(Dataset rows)

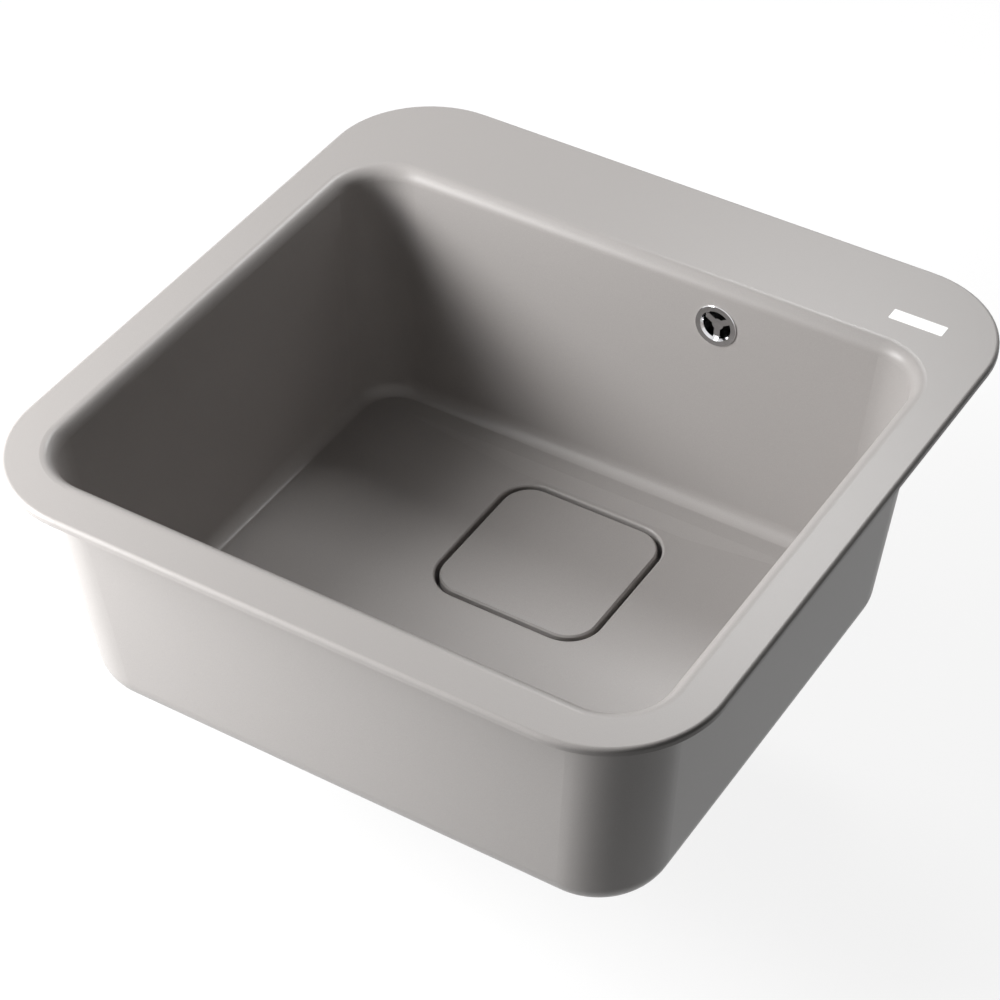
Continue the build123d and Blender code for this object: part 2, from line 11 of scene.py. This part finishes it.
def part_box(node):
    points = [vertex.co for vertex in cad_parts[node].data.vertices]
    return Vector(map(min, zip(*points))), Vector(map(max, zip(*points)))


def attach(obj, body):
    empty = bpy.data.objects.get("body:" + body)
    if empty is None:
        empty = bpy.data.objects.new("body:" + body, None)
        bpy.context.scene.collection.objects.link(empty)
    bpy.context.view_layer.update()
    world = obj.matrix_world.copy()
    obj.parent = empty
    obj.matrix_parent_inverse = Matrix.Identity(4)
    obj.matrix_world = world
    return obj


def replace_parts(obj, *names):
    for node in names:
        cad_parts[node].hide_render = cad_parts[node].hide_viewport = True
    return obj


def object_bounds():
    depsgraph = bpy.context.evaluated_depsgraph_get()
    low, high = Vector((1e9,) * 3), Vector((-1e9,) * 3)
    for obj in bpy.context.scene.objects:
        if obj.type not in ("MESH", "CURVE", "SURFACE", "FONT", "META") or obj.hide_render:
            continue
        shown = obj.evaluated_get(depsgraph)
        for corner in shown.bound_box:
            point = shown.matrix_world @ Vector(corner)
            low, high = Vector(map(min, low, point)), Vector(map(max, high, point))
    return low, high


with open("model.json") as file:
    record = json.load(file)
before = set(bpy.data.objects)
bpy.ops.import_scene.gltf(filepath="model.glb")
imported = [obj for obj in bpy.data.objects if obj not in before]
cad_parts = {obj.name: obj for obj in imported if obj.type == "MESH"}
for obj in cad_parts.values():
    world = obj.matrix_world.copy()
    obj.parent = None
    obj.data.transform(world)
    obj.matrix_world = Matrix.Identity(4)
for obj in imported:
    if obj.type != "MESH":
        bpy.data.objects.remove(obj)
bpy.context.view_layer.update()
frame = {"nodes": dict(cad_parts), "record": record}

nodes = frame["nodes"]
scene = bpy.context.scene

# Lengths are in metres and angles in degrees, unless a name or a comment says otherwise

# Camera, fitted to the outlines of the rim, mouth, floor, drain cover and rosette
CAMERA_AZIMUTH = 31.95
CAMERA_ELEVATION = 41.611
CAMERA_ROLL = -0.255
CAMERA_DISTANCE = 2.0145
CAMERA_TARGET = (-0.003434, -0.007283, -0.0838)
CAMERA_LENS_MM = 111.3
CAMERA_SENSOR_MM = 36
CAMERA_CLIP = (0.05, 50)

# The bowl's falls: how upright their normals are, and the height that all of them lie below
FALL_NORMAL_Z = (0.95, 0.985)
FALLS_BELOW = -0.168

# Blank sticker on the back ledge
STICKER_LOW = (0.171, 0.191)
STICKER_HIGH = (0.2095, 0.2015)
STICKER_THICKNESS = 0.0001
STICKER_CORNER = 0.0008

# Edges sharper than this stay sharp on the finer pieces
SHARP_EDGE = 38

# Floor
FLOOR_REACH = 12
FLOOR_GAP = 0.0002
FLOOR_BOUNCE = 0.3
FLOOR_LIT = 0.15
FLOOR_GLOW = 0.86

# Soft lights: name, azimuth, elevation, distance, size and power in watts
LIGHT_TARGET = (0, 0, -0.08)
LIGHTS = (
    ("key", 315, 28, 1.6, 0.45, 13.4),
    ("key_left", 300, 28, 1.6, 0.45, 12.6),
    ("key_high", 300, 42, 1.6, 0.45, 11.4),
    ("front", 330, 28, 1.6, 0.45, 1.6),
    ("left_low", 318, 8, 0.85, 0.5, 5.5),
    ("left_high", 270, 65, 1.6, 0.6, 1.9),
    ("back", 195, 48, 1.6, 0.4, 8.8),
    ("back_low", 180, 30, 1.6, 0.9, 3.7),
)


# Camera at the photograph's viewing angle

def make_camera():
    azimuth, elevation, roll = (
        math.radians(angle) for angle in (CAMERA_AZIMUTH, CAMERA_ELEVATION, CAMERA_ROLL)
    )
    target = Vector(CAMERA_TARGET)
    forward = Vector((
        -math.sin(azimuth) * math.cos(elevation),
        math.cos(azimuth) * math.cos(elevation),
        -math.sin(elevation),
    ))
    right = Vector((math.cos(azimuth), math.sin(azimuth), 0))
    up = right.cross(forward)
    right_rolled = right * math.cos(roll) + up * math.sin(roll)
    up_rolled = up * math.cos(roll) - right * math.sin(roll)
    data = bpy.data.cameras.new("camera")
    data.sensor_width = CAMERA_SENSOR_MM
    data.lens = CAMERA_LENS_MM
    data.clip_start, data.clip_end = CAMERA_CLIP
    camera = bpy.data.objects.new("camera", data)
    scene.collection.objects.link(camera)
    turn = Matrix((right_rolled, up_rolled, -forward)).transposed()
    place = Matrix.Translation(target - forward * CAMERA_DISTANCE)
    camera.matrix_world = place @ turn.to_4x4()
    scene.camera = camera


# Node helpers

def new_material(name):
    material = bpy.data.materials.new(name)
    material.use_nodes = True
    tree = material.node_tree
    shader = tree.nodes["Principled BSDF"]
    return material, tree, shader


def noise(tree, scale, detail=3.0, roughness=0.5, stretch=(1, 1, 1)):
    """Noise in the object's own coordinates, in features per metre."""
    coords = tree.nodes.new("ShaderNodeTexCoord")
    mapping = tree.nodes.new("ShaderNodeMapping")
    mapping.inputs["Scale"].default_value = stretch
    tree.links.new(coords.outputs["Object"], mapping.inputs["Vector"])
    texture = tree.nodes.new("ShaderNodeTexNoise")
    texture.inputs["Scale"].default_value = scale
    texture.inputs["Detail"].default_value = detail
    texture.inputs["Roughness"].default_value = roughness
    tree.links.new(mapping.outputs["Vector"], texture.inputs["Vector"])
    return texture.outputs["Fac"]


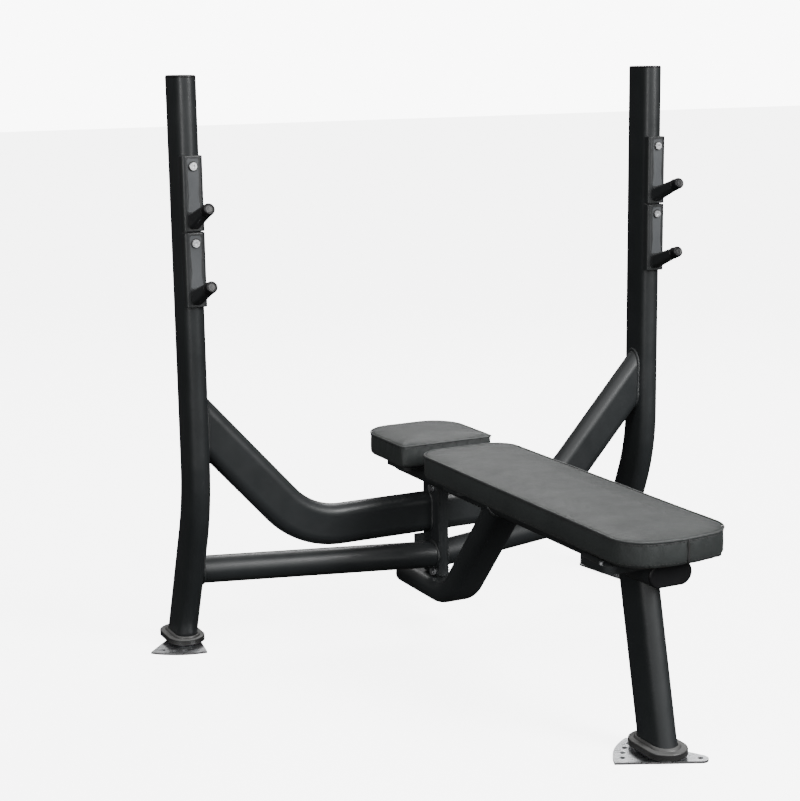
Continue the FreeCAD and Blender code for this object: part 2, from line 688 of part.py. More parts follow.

_Required work_. Only lines with the string "objects" belong in your answer; copy each one.

_Reply_.
    empty = bpy.data.objects.get("body:" + body)
        empty = bpy.data.objects.new("body:" + body, None)
        bpy.context.scene.collection.objects.link(empty)
    for obj in bpy.context.scene.objects:
before = set(bpy.data.objects)
imported = [obj for obj in bpy.data.objects if obj not in before]
        bpy.data.objects.remove(obj)
    camera = bpy.data.objects.new("camera", data)
    scene.collection.objects.link(camera)